Items from a dataset:
┌────────

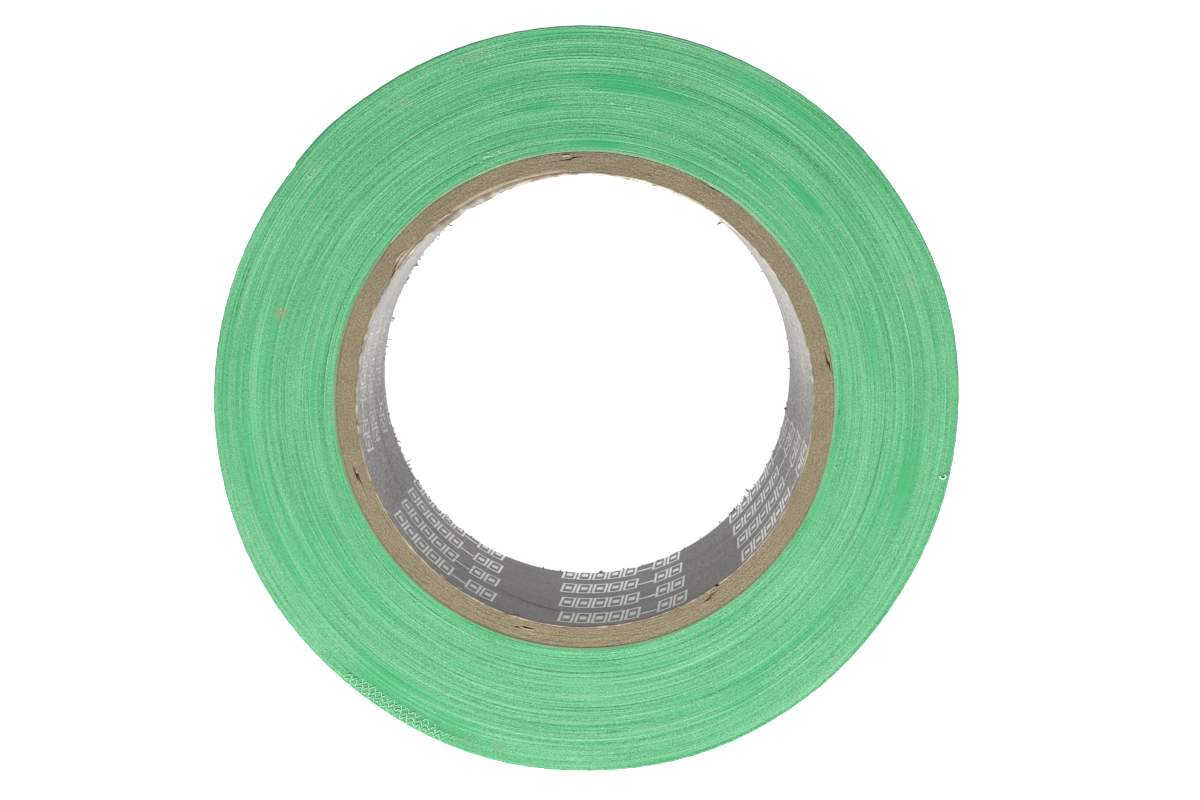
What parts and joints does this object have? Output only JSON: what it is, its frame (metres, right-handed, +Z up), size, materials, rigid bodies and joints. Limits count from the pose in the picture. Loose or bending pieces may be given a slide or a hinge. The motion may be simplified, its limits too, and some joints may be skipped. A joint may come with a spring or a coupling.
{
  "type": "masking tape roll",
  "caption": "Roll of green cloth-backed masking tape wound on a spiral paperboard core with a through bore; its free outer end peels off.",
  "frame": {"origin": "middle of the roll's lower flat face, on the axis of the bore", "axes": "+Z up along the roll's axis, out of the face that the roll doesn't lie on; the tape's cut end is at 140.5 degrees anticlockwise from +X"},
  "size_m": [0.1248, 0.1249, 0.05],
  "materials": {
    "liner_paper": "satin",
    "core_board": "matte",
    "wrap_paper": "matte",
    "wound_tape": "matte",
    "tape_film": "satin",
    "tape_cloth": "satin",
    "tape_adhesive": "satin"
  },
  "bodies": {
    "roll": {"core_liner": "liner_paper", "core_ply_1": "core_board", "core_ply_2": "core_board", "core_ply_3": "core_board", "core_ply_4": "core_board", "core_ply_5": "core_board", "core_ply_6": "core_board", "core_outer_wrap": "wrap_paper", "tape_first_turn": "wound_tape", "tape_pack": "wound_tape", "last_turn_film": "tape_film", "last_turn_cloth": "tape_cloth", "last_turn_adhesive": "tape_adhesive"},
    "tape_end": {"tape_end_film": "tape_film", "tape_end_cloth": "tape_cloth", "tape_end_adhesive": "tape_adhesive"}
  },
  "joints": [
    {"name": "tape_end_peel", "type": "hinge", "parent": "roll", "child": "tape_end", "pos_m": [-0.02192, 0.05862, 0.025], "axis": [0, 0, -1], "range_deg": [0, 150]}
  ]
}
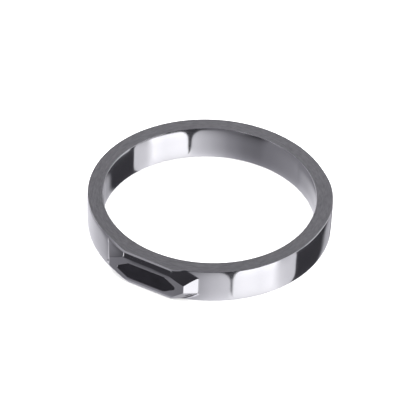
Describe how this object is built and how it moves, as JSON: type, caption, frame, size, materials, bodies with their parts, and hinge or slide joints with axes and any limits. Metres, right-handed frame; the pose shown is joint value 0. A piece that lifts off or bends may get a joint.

└────────

__GIVEN EXERCISE__.
Go through the listing and copy all of it exactly.

__SOLUTION FOR THIS TASK__.
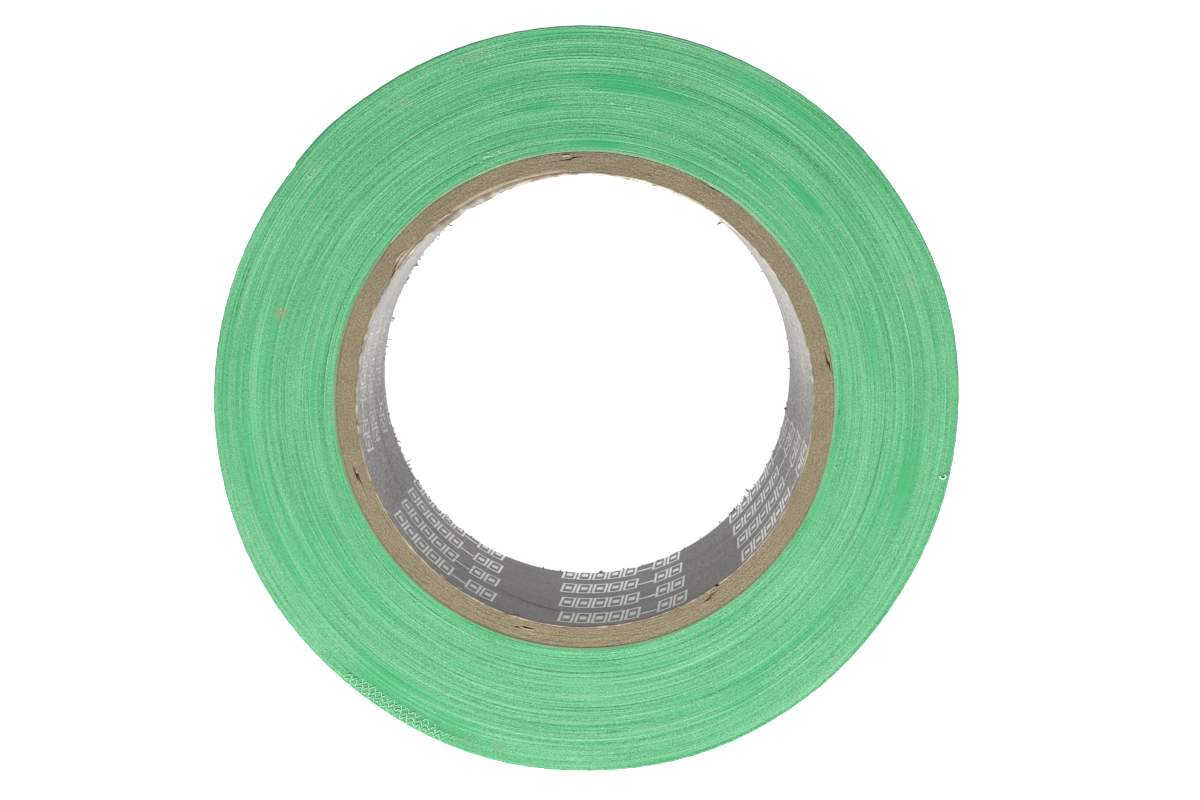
What parts and joints does this object have? Output only JSON: what it is, its frame (metres, right-handed, +Z up), size, materials, rigid bodies and joints. Limits count from the pose in the picture. Loose or bending pieces may be given a slide or a hinge. The motion may be simplified, its limits too, and some joints may be skipped. A joint may come with a spring or a coupling.
{
  "type": "masking tape roll",
  "caption": "Roll of green cloth-backed masking tape wound on a spiral paperboard core with a through bore; its free outer end peels off.",
  "frame": {"origin": "middle of the roll's lower flat face, on the axis of the bore", "axes": "+Z up along the roll's axis, out of the face that the roll doesn't lie on; the tape's cut end is at 140.5 degrees anticlockwise from +X"},
  "size_m": [0.1248, 0.1249, 0.05],
  "materials": {
    "liner_paper": "satin",
    "core_board": "matte",
    "wrap_paper": "matte",
    "wound_tape": "matte",
    "tape_film": "satin",
    "tape_cloth": "satin",
    "tape_adhesive": "satin"
  },
  "bodies": {
    "roll": {"core_liner": "liner_paper", "core_ply_1": "core_board", "core_ply_2": "core_board", "core_ply_3": "core_board", "core_ply_4": "core_board", "core_ply_5": "core_board", "core_ply_6": "core_board", "core_outer_wrap": "wrap_paper", "tape_first_turn": "wound_tape", "tape_pack": "wound_tape", "last_turn_film": "tape_film", "last_turn_cloth": "tape_cloth", "last_turn_adhesive": "tape_adhesive"},
    "tape_end": {"tape_end_film": "tape_film", "tape_end_cloth": "tape_cloth", "tape_end_adhesive": "tape_adhesive"}
  },
  "joints": [
    {"name": "tape_end_peel", "type": "hinge", "parent": "roll", "child": "tape_end", "pos_m": [-0.02192, 0.05862, 0.025], "axis": [0, 0, -1], "range_deg": [0, 150]}
  ]
}
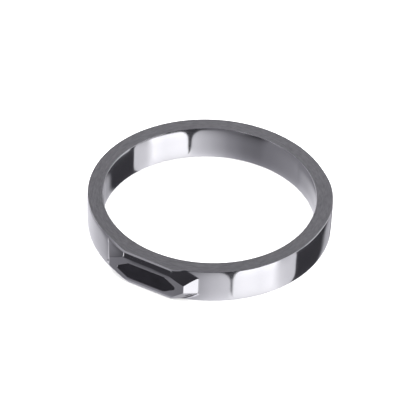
Describe how this object is built and how it moves, as JSON: type, caption, frame, size, materials, bodies with their parts, and hinge or slide joints with axes and any limits. Metres, right-handed frame; the pose shown is joint value 0. A piece that lifts off or bends may get a joint.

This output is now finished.